In the United States, the world’s largest economy, where, in the midst of the rise of stock markets to record highs, President Trump claims to have “launched an economic boom the like of which we have never seen before,” economic growth was down to 1.9 percent for the third quarter and investment in the real economy is at its lowest level since 2015.
Data released yesterday showed that applications to collect unemployment benefits increased by 14,000 to 225,000 in the week to November 9, higher than all forecasts.
The economic slowdown, and in some cases outrights contraction, is extending beyond the major economies. The economies of Singapore and Hong Kong, heavily impacted by the trade war, are in recession.

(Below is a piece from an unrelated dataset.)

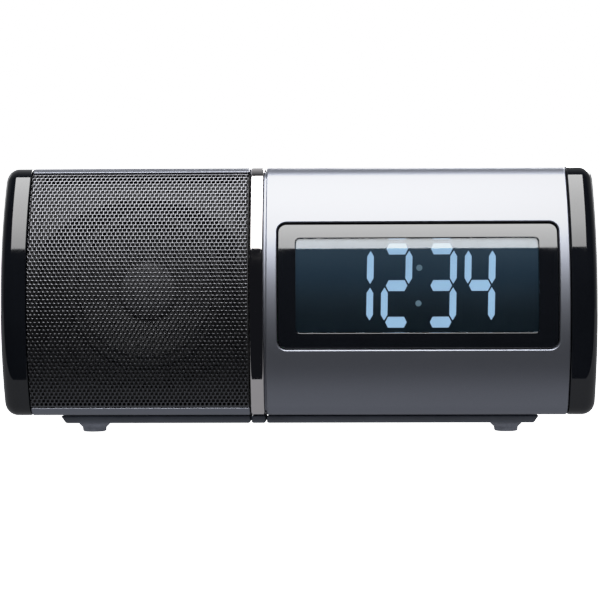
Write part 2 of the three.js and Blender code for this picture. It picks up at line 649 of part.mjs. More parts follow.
function buildSpeaker() {
    // Baffle: a curved board with a funnel that leads back to the driver.
    const reach = -HALF_DEPTH - 4;
    const funnelAt = (y, extra) => SPEAKER_BORE + extra + (DRIVER_Y - y) * FUNNEL_SLOPE;
    const mouthCut = speakerTurned([
        [0, -20], [SPEAKER_BORE, -20], [SPEAKER_BORE, DRIVER_Y],
        [funnelAt(reach, 0), reach], [0, reach]], 32);
    const mouthWall = speakerTurned([
        [0, -29.5], [33, -29.5], [33, -31.2], [funnelAt(-31.2, 2), -31.2],
        [funnelAt(reach, 2), reach], [0, reach]], 32);
    const left = LEFT_SEAM + CAP_LIP_LENGTH + 0.5;
    const right = BAND_LEFT - FRAME_RIB - 2 * GAP;
    const foot = frontAngle(BAFFLE_FOOT);
    const head = frontAngle(BAFFLE_HEAD);
    const board = wallStrip(foot, head, BAFFLE_INSET, BAFFLE_INSET + BAFFLE_THICK, left, right);
    const behindFace = throughWidth(toShape([
        ...outline(foot, head, BAFFLE_INSET), [0, BAFFLE_HEAD], [0, BAFFLE_FOOT]]), left, right);
    add('speaker_baffle', cut(join(board, common(mouthWall, behindFace)), [mouthCut]),
        darkPlastic);

    add('speaker_gasket', speakerTurned(
        [[28.6, -29.2], [31.4, -29.2], [31.4, -28.4], [28.6, -28.4]]), rubber);
    add('speaker_basket', speakerTurned([
        [27.8, -28.1], [31.5, -28.1], [31.5, -26.6], [29, -26.6], [18.6, -14.8], [8.6, -14.8],
        [8.6, -16], [17.4, -16], [27, -26.2]]), steel);
    const rollSteps = 4;
    const rollOuter = [];
    const rollInner = [];
    for (let i = 0; i <= rollSteps; i += 1) {
        const turn = Math.PI * i / rollSteps;
        rollOuter.push([26.1 + 1.7 * Math.cos(turn), -28.9 - 1.7 * Math.sin(turn)]);
        rollInner.unshift([26.1 + 1.2 * Math.cos(turn), -28.9 - 1.2 * Math.sin(turn)]);
    }
    add('speaker_surround', speakerTurned([
        [28.2, -28.4], [28.2, -28.9], ...rollOuter, [24, -28.9], [24, -28.4],
        ...rollInner.map(([r, y]) => [r, y + 0.5])]), rubber);

    // The moving assembly: cone, dust cap and voice coil.
    add('speaker_cone', speakerTurned([
        [7.9, -19], [23.6, -28.8], [23.6, -28.1], [14, -21.6], [7.9, -18.3]]), paperCone);
    add('dust_cap', speakerTurned([
        [0, -24.4], [5, -23.9], [8.4, -22.6], [10.2, -21], [9.7, -21], [8, -22.1], [4.8, -23.4],
        [0, -23.9]]), paperCone);
    add('voice_coil', speakerTurned([[7, -18.6], [7.6, -18.6], [7.6, -8], [7, -8]]),
        copperWinding);

    add('spider', speakerTurned([[7.9, -17.1], [15, -17.1], [15, -16.5], [7.9, -16.5]]),
        paperCone);
    add('speaker_top_plate', speakerTurned(
        [[8.1, -14.5], [17, -14.5], [17, -13.2], [8.1, -13.2]]), steel);
    add('speaker_magnet', speakerTurned(
        [[9, -12.9], [18, -12.9], [18, -4.2], [9, -4.2]]), ferrite);
    add('speaker_yoke', speakerTurned(
        [[0, -14.2], [6.6, -14.2], [6.6, -3.9], [17, -3.9], [17, -1.8], [0, -1.8]]), steel);
}

function buildControls() {
    const boardTop = CONTROL_BOARD_Z + BOARD_THICK;
    const switchTop = boardTop + SWITCH_HEIGHT;
    const stemBottom = switchTop + BUTTON_TRAVEL + GAP;
    const shellInner = BODY_TOP - WALL;

    // A cap through the shell, a flange that keeps it in, and a stem over each switch.
    const button = (x, y, length, width, stems) => {
        const capTop = topSurfaceZ(y) + BUTTON_PROUD;
        const under = shellInner - 2 * GAP;
        const cap = throughHeight(roundedRectangle(
            x - length / 2, x + length / 2, y - width / 2, y + width / 2, 1.5), under - 1, capTop);
        const flange = box(x - length / 2 - 1, x + length / 2 + 1, y - width / 2 - 1,
            y + width / 2 + 1, under - 1.2, under);
        const legs = stems.map((sx) => box(
            sx - STEM_HALF, sx + STEM_HALF, y - STEM_HALF, y + STEM_HALF, stemBottom, under - 0.5));
        return join(cap, flange, ...legs);
    };
    const snoozeStems = [SNOOZE.x - SNOOZE.length / 3, SNOOZE.x + SNOOZE.length / 3];
    add('snooze_bar', button(SNOOZE.x, SNOOZE.y, SNOOZE.length, SNOOZE.width, snoozeStems),
        satinSilver);
    Object.entries(BUTTONS).forEach(([name, x]) => {
        add(name, button(x, BUTTON_ROW_Y, BUTTON_LENGTH, BUTTON_WIDTH, [x]), satinSilver);
    });

    // The control board carries one soldered switch under each stem.
    const places = Object.values(BUTTONS).map((x) => [x, BUTTON_ROW_Y]);
    snoozeStems.forEach((x) => places.push([x, SNOOZE.y]));
    const half = SWITCH_SIZE / 2;
    const switches = places.map(([x, y]) => box(
        x - half, x + half, y - half, y + half, boardTop - 0.5, switchTop));
    add('control_board', join(
        box(-87, 82, 0, 31, CONTROL_BOARD_Z, boardTop), ...switches), boardGreen);
}

function buildElectronics() {
    const boardRear = MAIN_BOARD.y + BOARD_THICK;
    const canRear = MAIN_BOARD.y - GAP;
    add('main_board', box(MAIN_BOARD.x0, MAIN_BOARD.x1, MAIN_BOARD.y, boardRear,
        MAIN_BOARD.z0, MAIN_BOARD.z1), boardGreen);
    add('tuner_can', box(TUNER_CAN.x0, TUNER_CAN.x1, canRear - TUNER_CAN.depth, canRear,
        TUNER_CAN.z0, TUNER_CAN.z1), tinned);
    add('ferrite_rod', new THREE.CylinderGeometry(
        FERRITE_ROD.radius, FERRITE_ROD.radius, FERRITE_ROD.length, 16).rotateZ(Math.PI / 2)
        .translate(FERRITE_ROD.x, FERRITE_ROD.y, FERRITE_ROD.z), ferrite);

    const jackFront = boardRear + GAP;
    const jackMouth = rearSurfaceY(JACK.z, 0) - 0.4;
    const boreFloor = jackMouth - 8.5;
    const jackBody = box(JACK.x - JACK.halfWidth, JACK.x + JACK.halfWidth, jackFront, jackMouth,
        JACK.z - JACK.halfHeight, JACK.z + JACK.halfHeight);
    const alongY = (radius, y0, y1) => turned(
        [[0, y0], [radius, y0], [radius, y1], [0, y1]], 16).translate(JACK.x, 0, JACK.z);
    add('dc_jack', join(
        cut(jackBody, [alongY(JACK.bore, boreFloor, jackMouth + CUT)]),
        alongY(JACK.pin, boreFloor - 0.5, jackMouth - 0.8)), darkPlastic);

    // The rubber bush where the aerial wire leaves the rear.
    const skinY = rearSurfaceY(AERIAL.z, 0);
    const flange = AERIAL.neck + 1.4;
    const slope = 0.16 * flange;
    const innerY = skinY - WALL - GAP - slope;
    const outerY = skinY + GAP / 2 + slope;
    add('aerial_bush', turned([
        [AERIAL.bore, innerY - 0.9], [flange, innerY - 0.9], [flange, innerY],
        [AERIAL.neck, innerY], [AERIAL.neck, outerY], [flange, outerY],
        [flange - 0.4, outerY + 0.3], [AERIAL.bore, outerY + 0.3]], 16)
        .translate(AERIAL.x, 0, AERIAL.z), rubber);
}

function buildBattery() {
    const tray = box(BAY.x0 - BAY_WALL, BAY.x1 + BAY_WALL, BAY.y0 - BAY_WALL, BAY.y1,
        BAY.z0 - BAY_WALL, BAY.z1 + BAY_WALL);
    const hollow = box(BAY.x0, BAY.x1, BAY.y0, BAY.y1 + CUT, BAY.z0, BAY.z1);
    add('battery_tray', cut(tray, [hollow]), darkPlastic);

    const middleX = (BAY.x0 + BAY.x1) / 2;
    const cellY = BAY.y0 + CELL_RADIUS + GAP;
    const cellProfile = [
        [0, 0], [CELL_RADIUS - 0.5, 0], [CELL_RADIUS, 0.5], [CELL_RADIUS, CELL_LENGTH - 1.4],
        [CELL_RADIUS - 0.5, CELL_LENGTH - 0.9], [1.9, CELL_LENGTH - 0.9], [1.9, CELL_LENGTH],
        [0, CELL_LENGTH]];
    const cell = (direction, z) => turned(cellProfile, 16).rotateZ(direction * Math.PI / 2)
        .translate(middleX + direction * CELL_LENGTH / 2, cellY, z);
    const lowZ = BAY.z0 + CELL_RADIUS + 2 * GAP;
    const highZ = BAY.z1 - CELL_RADIUS - 2 * GAP;
    add('battery_cell_lower', cell(1, lowZ), cellWrap);
    add('battery_cell_upper', cell(-1, highZ), cellWrap);

    const contact = (x) => box(x, x + 0.5, BAY.y0 + GAP, BAY.y1 - 1, BAY.z0 + 1, BAY.z1 - 1);
    add('battery_contact_left', contact(BAY.x0 + GAP), tinned);
    add('battery_contact_right', contact(BAY.x1 - GAP - 0.5), tinned);

    add('battery_door', common(
        wallStrip(rearAngle(DOOR.z1 + CUT), rearAngle(DOOR.z0 - CUT), 0, DOOR.thick,
            DOOR.x0 + GAP, DOOR.x1 - GAP),
        box(DOOR.x0, DOOR.x1, REAR_CUT_Y, HALF_DEPTH + CUT, DOOR.z0 + GAP, DOOR.z1 - GAP)), darkPlastic);
}

buildCasing();
buildShells();
buildBase();
buildDisplay();
buildSpeaker();
buildControls();
buildElectronics();
buildBattery();

export default radio;
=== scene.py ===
"""Looks of the clock radio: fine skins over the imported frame, materials, studio and camera."""

import json
from collections import namedtuple
from math import acos, asin, atan, atan2, ceil, cos, degrees, floor, hypot, pi, radians, sin, sqrt, tan

import bmesh
import bpy
import numpy as np
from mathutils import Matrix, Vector, geometry


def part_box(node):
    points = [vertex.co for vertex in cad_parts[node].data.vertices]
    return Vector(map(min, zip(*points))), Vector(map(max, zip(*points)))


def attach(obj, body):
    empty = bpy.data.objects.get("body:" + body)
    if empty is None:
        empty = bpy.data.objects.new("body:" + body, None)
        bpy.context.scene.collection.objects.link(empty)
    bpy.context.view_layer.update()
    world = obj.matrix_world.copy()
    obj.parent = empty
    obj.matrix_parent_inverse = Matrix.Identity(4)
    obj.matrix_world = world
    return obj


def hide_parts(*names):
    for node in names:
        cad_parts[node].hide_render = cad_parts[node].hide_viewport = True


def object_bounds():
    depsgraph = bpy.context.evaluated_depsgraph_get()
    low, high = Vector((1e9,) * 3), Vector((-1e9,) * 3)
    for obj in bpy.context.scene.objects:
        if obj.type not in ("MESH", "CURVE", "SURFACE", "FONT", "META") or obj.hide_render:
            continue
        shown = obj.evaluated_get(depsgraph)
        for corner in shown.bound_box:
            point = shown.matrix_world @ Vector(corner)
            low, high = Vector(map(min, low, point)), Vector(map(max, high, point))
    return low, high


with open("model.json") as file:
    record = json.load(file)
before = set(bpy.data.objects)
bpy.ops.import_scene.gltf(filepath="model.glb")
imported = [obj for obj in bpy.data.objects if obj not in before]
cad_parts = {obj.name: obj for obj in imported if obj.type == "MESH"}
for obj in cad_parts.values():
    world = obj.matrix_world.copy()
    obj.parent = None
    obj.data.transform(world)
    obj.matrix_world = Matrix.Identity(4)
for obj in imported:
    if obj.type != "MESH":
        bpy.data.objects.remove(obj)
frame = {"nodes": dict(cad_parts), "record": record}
cad_low, cad_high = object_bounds()

# Lengths are millimetres until a mesh is made, and MM turns them into metres.
MM = 0.001


def span(node):
    """The lowest and highest corner of a CAD node, in millimetres."""
    return [[v / MM for v in corner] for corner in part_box(node)]


def middle_of(node, axis):
    low, high = span(node)
    return (low[axis] + high[axis]) / 2


def directions(start, sweep, steps):
    """The cosine and sine of steps + 1 angles, from start through a sweep, in degrees."""
    turns = [radians(start + sweep * k / steps) for k in range(steps + 1)]
    return [(cos(turn), sin(turn)) for turn in turns]


# ---- casing dimensions
HALF_DEPTH = cad_high.y / MM
HALF_WIDTH = cad_high.x / MM
BODY_TOP = span("left_end_cap")[1][2]
BODY_BOTTOM = 6.4
LEFT_SEAM = -94.0
RIGHT_SEAM = 94.0
GAP = 0.3
WALL = 2.4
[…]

The South Korean economy grew by 2 percent for the year to September, but this was the lowest level for a decade. The manufacturing sector, the mainstay of the Korean economy, lost 81,000 jobs last month, with the country’s finance minister, Hong Nam-ki, telling reporters that government stimulus efforts were having little effect.
“We have expected fiscal spending to play the supporting role in adding vitality to the private sector,” he said. “However it is not working well with limited spillover effects, making us worried.”
In Australia, where the central bank has cut its base interest rate three times this year, setting it at a record low of 0.75 percent in a bid to boost the economy, the Bureau of Statics reported yesterday that total employment fell by 19,000 in October, the biggest decline since August 2016.
The Morrison Liberal government claimed that its tax cuts introduced in July, following its narrow re-election in May, would lift household incomes and boost spending at local businesses. Nothing of the sort has happened.
With private sector wages rising by just 0.5 percent in the September quarter, retailers are expecting a dismal Christmas period, according to a report by the accounting and finance firm Deloitte.
It noted that retailers began the year with high expectations but this optimism had faded “with a combination of weak consumer spending, higher input prices and a subdued economy resulting in some of the toughest trading conditions in recent history.”